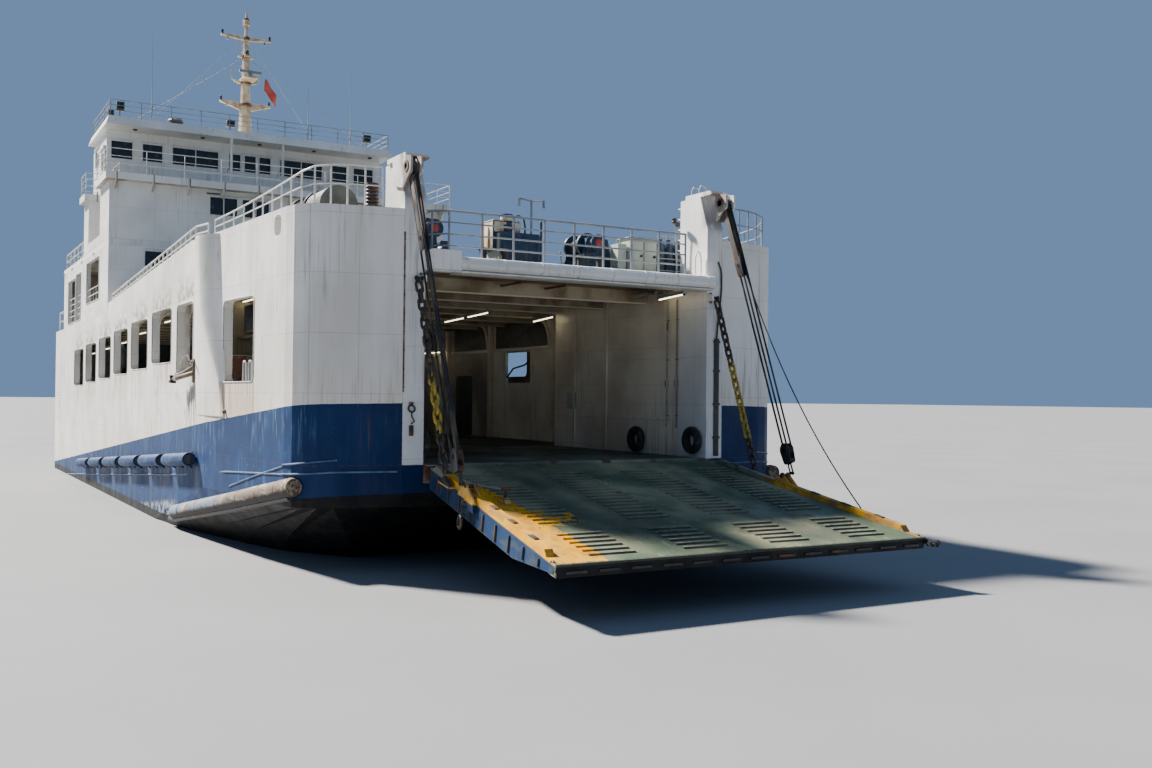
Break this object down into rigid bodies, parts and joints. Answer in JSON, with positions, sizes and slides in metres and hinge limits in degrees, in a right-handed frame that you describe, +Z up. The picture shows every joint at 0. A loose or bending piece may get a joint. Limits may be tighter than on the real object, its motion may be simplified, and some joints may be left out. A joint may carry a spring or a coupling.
{
  "type": "ro-ro ferry, 1:2 scale model",
  "caption": "Double-sided car ferry with a lowered bow ramp, open car deck, passenger house, set-back wheelhouse, mast and stern ramp.",
  "frame": {"origin": "amidships on the centreline at the waterline, on mount waterline", "axes": "+X forward to the bow ramp, +Y to port, +Z up"},
  "size_m": [22.9798, 6.9698, 11.375],
  "materials": {
    "hull_blue": "royal blue hull paint over steel, scuffed and streaked",
    "white_paint": "off-white paint with vertical grime and rust streaks",
    "cream_paint": "cream paint with brown rust",
    "deck_green": "dull green deck paint",
    "ramp_green": "worn grey-green ramp plating",
    "rail_grey": "grey-blue painted tube",
    "rusty_steel": "scraped cream paint and rust",
    "wire_steel": "greased dark steel",
    "chain_yellow": "yellow and black chain, worn",
    "machine_blue": "dark blue machinery enamel",
    "cabinet_green": "pale green enamel",
    "bronze": "dull bronze"
  },
  "bodies": {
    "root": {"hull": "hull_blue", "bow_wing_port": "white_paint", "bow_wing_stbd": "white_paint", "pylon_port": "white_paint", "pylon_stbd": "white_paint", "fore_casing_port": "cream_paint", "fore_casing_stbd": "cream_paint", "side_wall_port": "white_paint", "side_wall_stbd": "white_paint", "stern_frame": "white_paint", "header_beam": "white_paint", "upper_deck": "deck_green", "passenger_house": "white_paint", "boat_deck": "deck_green", "crew_house": "white_paint", "bridge_deck": "deck_green", "wheelhouse": "white_paint", "wheelhouse_roof": "white_paint", "mast": "cream_paint", "funnel_port": "hull_blue", "funnel_stbd": "hull_blue", "header_rail": "rail_grey", "wing_rail_port": "white_paint", "wing_rail_stbd": "white_paint", "bulwark_rail_port": "white_paint", "bulwark_rail_stbd": "white_paint", "bridge_rail": "white_paint", "roof_rail": "rail_grey", "boat_deck_rail": "deck_green", "stern_rail": "white_paint", "diagonal_fender_port": "rusty_steel", "diagonal_fender_stbd": "rusty_steel", "tube_fenders_port": "hull_blue", "tube_fenders_stbd": "hull_blue", "bow_sill": "rusty_steel", "stern_sill": "rusty_steel", "windlass_base_port": "machine_blue", "windlass_base_stbd": "machine_blue", "winch_housing": "machine_blue", "deck_cabinet": "cabinet_green", "air_bottles": "machine_blue", "lamp_post": "rail_grey", "stair_hood": "rail_grey", "shaft_strut_port": "wire_steel", "shaft_strut_stbd": "wire_steel"},
    "bow_ramp": {"bow_ramp": "ramp_green"},
    "stern_ramp": {"stern_ramp": "ramp_green"},
    "radar": {"radar_scanner": "rail_grey"},
    "wire_fall_port": {"wire_fall_port": "wire_steel"},
    "ramp_chain_port": {"ramp_chain_port": "chain_yellow"},
    "windlass_drum_port": {"windlass_drum_port": "machine_blue"},
    "propeller_port": {"propeller_port": "bronze"},
    "rudder_port": {"rudder_port": "wire_steel"},
    "wheelhouse_door_port": {"wheelhouse_door_port": "white_paint"},
    "wire_fall_stbd": {"wire_fall_stbd": "wire_steel"},
    "ramp_chain_stbd": {"ramp_chain_stbd": "chain_yellow"},
    "windlass_drum_stbd": {"windlass_drum_stbd": "machine_blue"},
    "propeller_stbd": {"propeller_stbd": "bronze"},
    "rudder_stbd": {"rudder_stbd": "wire_steel"},
    "wheelhouse_door_stbd": {"wheelhouse_door_stbd": "white_paint"}
  },
  "joints": [
    {"name": "bow_ramp_hinge", "type": "hinge", "parent": "root", "child": "bow_ramp", "pos_m": [9.86, 0, 1.06], "axis": [0, -1, 0], "range_deg": [-4, 97]},
    {"name": "stern_ramp_hinge", "type": "hinge", "parent": "root", "child": "stern_ramp", "pos_m": [-9.86, 0, 1.06], "axis": [0, -1, 0], "range_deg": [0, 98]},
    {"name": "wire_fall_port_swing", "type": "hinge", "parent": "root", "child": "wire_fall_port", "pos_m": [9.84, 2.01, 4.16], "axis": [0, -1, 0], "range_deg": [-22, 1.2]},
    {"name": "ramp_chain_port_swing", "type": "hinge", "parent": "root", "child": "ramp_chain_port", "pos_m": [9.8, 1.92, 3.025], "axis": [0, -1, 0], "range_deg": [-21, 1.2]},
    {"name": "windlass_port_turn", "type": "hinge", "parent": "root", "child": "windlass_drum_port", "pos_m": [8.65, 0.705, 3.675], "axis": [1, 0, 0], "continuous": true},
    {"name": "propeller_port_turn", "type": "hinge", "parent": "root", "child": "propeller_port", "pos_m": [-8.1, 1.3, -0.625], "axis": [1, 0, 0], "continuous": true},
    {"name": "rudder_port_turn", "type": "hinge", "parent": "root", "child": "rudder_port", "pos_m": [-8.7, 1.3, -0.575], "axis": [0, 0, 1], "range_deg": [-35, 35]},
    {"name": "door_port_slide", "type": "slide", "parent": "root", "child": "wheelhouse_door_port", "axis": [-1, 0, 0], "range_m": [0, 0.36]},
    {"name": "wire_fall_stbd_swing", "type": "hinge", "parent": "root", "child": "wire_fall_stbd", "pos_m": [9.84, -2.01, 4.16], "axis": [0, -1, 0], "range_deg": [-22, 1.2]},
    {"name": "ramp_chain_stbd_swing", "type": "hinge", "parent": "root", "child": "ramp_chain_stbd", "pos_m": [9.8, -1.92, 3.025], "axis": [0, -1, 0], "range_deg": [-21, 1.2]},
    {"name": "windlass_stbd_turn", "type": "hinge", "parent": "root", "child": "windlass_drum_stbd", "pos_m": [8.65, -1.425, 3.675], "axis": [1, 0, 0], "continuous": true},
    {"name": "propeller_stbd_turn", "type": "hinge", "parent": "root", "child": "propeller_stbd", "pos_m": [-8.1, -1.3, -0.625], "axis": [1, 0, 0], "continuous": true},
    {"name": "rudder_stbd_turn", "type": "hinge", "parent": "root", "child": "rudder_stbd", "pos_m": [-8.7, -1.3, -0.575], "axis": [0, 0, 1], "range_deg": [-35, 35]},
    {"name": "door_stbd_slide", "type": "slide", "parent": "root", "child": "wheelhouse_door_stbd", "axis": [-1, 0, 0], "range_m": [0, 0.36]},
    {"name": "radar_turn", "type": "hinge", "parent": "root", "child": "radar", "pos_m": [-4.45, 0, 8.8], "axis": [0, 0, 1], "continuous": true}
  ],
  "couplings": [
    {"joint": "wire_fall_port_swing", "follows": "bow_ramp_hinge", "ratio": -0.2216},
    {"joint": "ramp_chain_port_swing", "follows": "bow_ramp_hinge", "ratio": -0.2113},
    {"joint": "wire_fall_stbd_swing", "follows": "bow_ramp_hinge", "ratio": -0.2216},
    {"joint": "ramp_chain_stbd_swing", "follows": "bow_ramp_hinge", "ratio": -0.2113},
    {"joint": "rudder_stbd_turn", "follows": "rudder_port_turn", "ratio": 1}
  ]
}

Set exercise –
Copy all data exactly, start to finish.

The response –
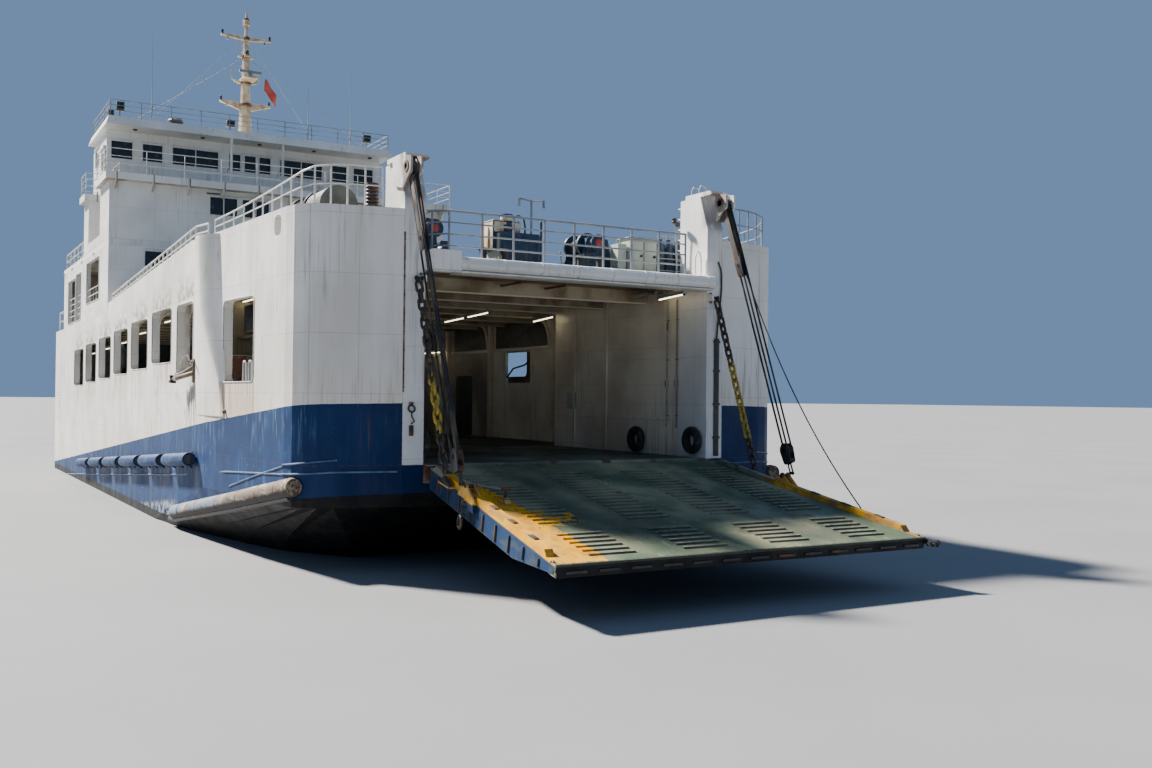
Break this object down into rigid bodies, parts and joints. Answer in JSON, with positions, sizes and slides in metres and hinge limits in degrees, in a right-handed frame that you describe, +Z up. The picture shows every joint at 0. A loose or bending piece may get a joint. Limits may be tighter than on the real object, its motion may be simplified, and some joints may be left out. A joint may carry a spring or a coupling.
{
  "type": "ro-ro ferry, 1:2 scale model",
  "caption": "Double-sided car ferry with a lowered bow ramp, open car deck, passenger house, set-back wheelhouse, mast and stern ramp.",
  "frame": {"origin": "amidships on the centreline at the waterline, on mount waterline", "axes": "+X forward to the bow ramp, +Y to port, +Z up"},
  "size_m": [22.9798, 6.9698, 11.375],
  "materials": {
    "hull_blue": "royal blue hull paint over steel, scuffed and streaked",
    "white_paint": "off-white paint with vertical grime and rust streaks",
    "cream_paint": "cream paint with brown rust",
    "deck_green": "dull green deck paint",
    "ramp_green": "worn grey-green ramp plating",
    "rail_grey": "grey-blue painted tube",
    "rusty_steel": "scraped cream paint and rust",
    "wire_steel": "greased dark steel",
    "chain_yellow": "yellow and black chain, worn",
    "machine_blue": "dark blue machinery enamel",
    "cabinet_green": "pale green enamel",
    "bronze": "dull bronze"
  },
  "bodies": {
    "root": {"hull": "hull_blue", "bow_wing_port": "white_paint", "bow_wing_stbd": "white_paint", "pylon_port": "white_paint", "pylon_stbd": "white_paint", "fore_casing_port": "cream_paint", "fore_casing_stbd": "cream_paint", "side_wall_port": "white_paint", "side_wall_stbd": "white_paint", "stern_frame": "white_paint", "header_beam": "white_paint", "upper_deck": "deck_green", "passenger_house": "white_paint", "boat_deck": "deck_green", "crew_house": "white_paint", "bridge_deck": "deck_green", "wheelhouse": "white_paint", "wheelhouse_roof": "white_paint", "mast": "cream_paint", "funnel_port": "hull_blue", "funnel_stbd": "hull_blue", "header_rail": "rail_grey", "wing_rail_port": "white_paint", "wing_rail_stbd": "white_paint", "bulwark_rail_port": "white_paint", "bulwark_rail_stbd": "white_paint", "bridge_rail": "white_paint", "roof_rail": "rail_grey", "boat_deck_rail": "deck_green", "stern_rail": "white_paint", "diagonal_fender_port": "rusty_steel", "diagonal_fender_stbd": "rusty_steel", "tube_fenders_port": "hull_blue", "tube_fenders_stbd": "hull_blue", "bow_sill": "rusty_steel", "stern_sill": "rusty_steel", "windlass_base_port": "machine_blue", "windlass_base_stbd": "machine_blue", "winch_housing": "machine_blue", "deck_cabinet": "cabinet_green", "air_bottles": "machine_blue", "lamp_post": "rail_grey", "stair_hood": "rail_grey", "shaft_strut_port": "wire_steel", "shaft_strut_stbd": "wire_steel"},
    "bow_ramp": {"bow_ramp": "ramp_green"},
    "stern_ramp": {"stern_ramp": "ramp_green"},
    "radar": {"radar_scanner": "rail_grey"},
    "wire_fall_port": {"wire_fall_port": "wire_steel"},
    "ramp_chain_port": {"ramp_chain_port": "chain_yellow"},
    "windlass_drum_port": {"windlass_drum_port": "machine_blue"},
    "propeller_port": {"propeller_port": "bronze"},
    "rudder_port": {"rudder_port": "wire_steel"},
    "wheelhouse_door_port": {"wheelhouse_door_port": "white_paint"},
    "wire_fall_stbd": {"wire_fall_stbd": "wire_steel"},
    "ramp_chain_stbd": {"ramp_chain_stbd": "chain_yellow"},
    "windlass_drum_stbd": {"windlass_drum_stbd": "machine_blue"},
    "propeller_stbd": {"propeller_stbd": "bronze"},
    "rudder_stbd": {"rudder_stbd": "wire_steel"},
    "wheelhouse_door_stbd": {"wheelhouse_door_stbd": "white_paint"}
  },
  "joints": [
    {"name": "bow_ramp_hinge", "type": "hinge", "parent": "root", "child": "bow_ramp", "pos_m": [9.86, 0, 1.06], "axis": [0, -1, 0], "range_deg": [-4, 97]},
    {"name": "stern_ramp_hinge", "type": "hinge", "parent": "root", "child": "stern_ramp", "pos_m": [-9.86, 0, 1.06], "axis": [0, -1, 0], "range_deg": [0, 98]},
    {"name": "wire_fall_port_swing", "type": "hinge", "parent": "root", "child": "wire_fall_port", "pos_m": [9.84, 2.01, 4.16], "axis": [0, -1, 0], "range_deg": [-22, 1.2]},
    {"name": "ramp_chain_port_swing", "type": "hinge", "parent": "root", "child": "ramp_chain_port", "pos_m": [9.8, 1.92, 3.025], "axis": [0, -1, 0], "range_deg": [-21, 1.2]},
    {"name": "windlass_port_turn", "type": "hinge", "parent": "root", "child": "windlass_drum_port", "pos_m": [8.65, 0.705, 3.675], "axis": [1, 0, 0], "continuous": true},
    {"name": "propeller_port_turn", "type": "hinge", "parent": "root", "child": "propeller_port", "pos_m": [-8.1, 1.3, -0.625], "axis": [1, 0, 0], "continuous": true},
    {"name": "rudder_port_turn", "type": "hinge", "parent": "root", "child": "rudder_port", "pos_m": [-8.7, 1.3, -0.575], "axis": [0, 0, 1], "range_deg": [-35, 35]},
    {"name": "door_port_slide", "type": "slide", "parent": "root", "child": "wheelhouse_door_port", "axis": [-1, 0, 0], "range_m": [0, 0.36]},
    {"name": "wire_fall_stbd_swing", "type": "hinge", "parent": "root", "child": "wire_fall_stbd", "pos_m": [9.84, -2.01, 4.16], "axis": [0, -1, 0], "range_deg": [-22, 1.2]},
    {"name": "ramp_chain_stbd_swing", "type": "hinge", "parent": "root", "child": "ramp_chain_stbd", "pos_m": [9.8, -1.92, 3.025], "axis": [0, -1, 0], "range_deg": [-21, 1.2]},
    {"name": "windlass_stbd_turn", "type": "hinge", "parent": "root", "child": "windlass_drum_stbd", "pos_m": [8.65, -1.425, 3.675], "axis": [1, 0, 0], "continuous": true},
    {"name": "propeller_stbd_turn", "type": "hinge", "parent": "root", "child": "propeller_stbd", "pos_m": [-8.1, -1.3, -0.625], "axis": [1, 0, 0], "continuous": true},
    {"name": "rudder_stbd_turn", "type": "hinge", "parent": "root", "child": "rudder_stbd", "pos_m": [-8.7, -1.3, -0.575], "axis": [0, 0, 1], "range_deg": [-35, 35]},
    {"name": "door_stbd_slide", "type": "slide", "parent": "root", "child": "wheelhouse_door_stbd", "axis": [-1, 0, 0], "range_m": [0, 0.36]},
    {"name": "radar_turn", "type": "hinge", "parent": "root", "child": "radar", "pos_m": [-4.45, 0, 8.8], "axis": [0, 0, 1], "continuous": true}
  ],
  "couplings": [
    {"joint": "wire_fall_port_swing", "follows": "bow_ramp_hinge", "ratio": -0.2216},
    {"joint": "ramp_chain_port_swing", "follows": "bow_ramp_hinge", "ratio": -0.2113},
    {"joint": "wire_fall_stbd_swing", "follows": "bow_ramp_hinge", "ratio": -0.2216},
    {"joint": "ramp_chain_stbd_swing", "follows": "bow_ramp_hinge", "ratio": -0.2113},
    {"joint": "rudder_stbd_turn", "follows": "rudder_port_turn", "ratio": 1}
  ]
}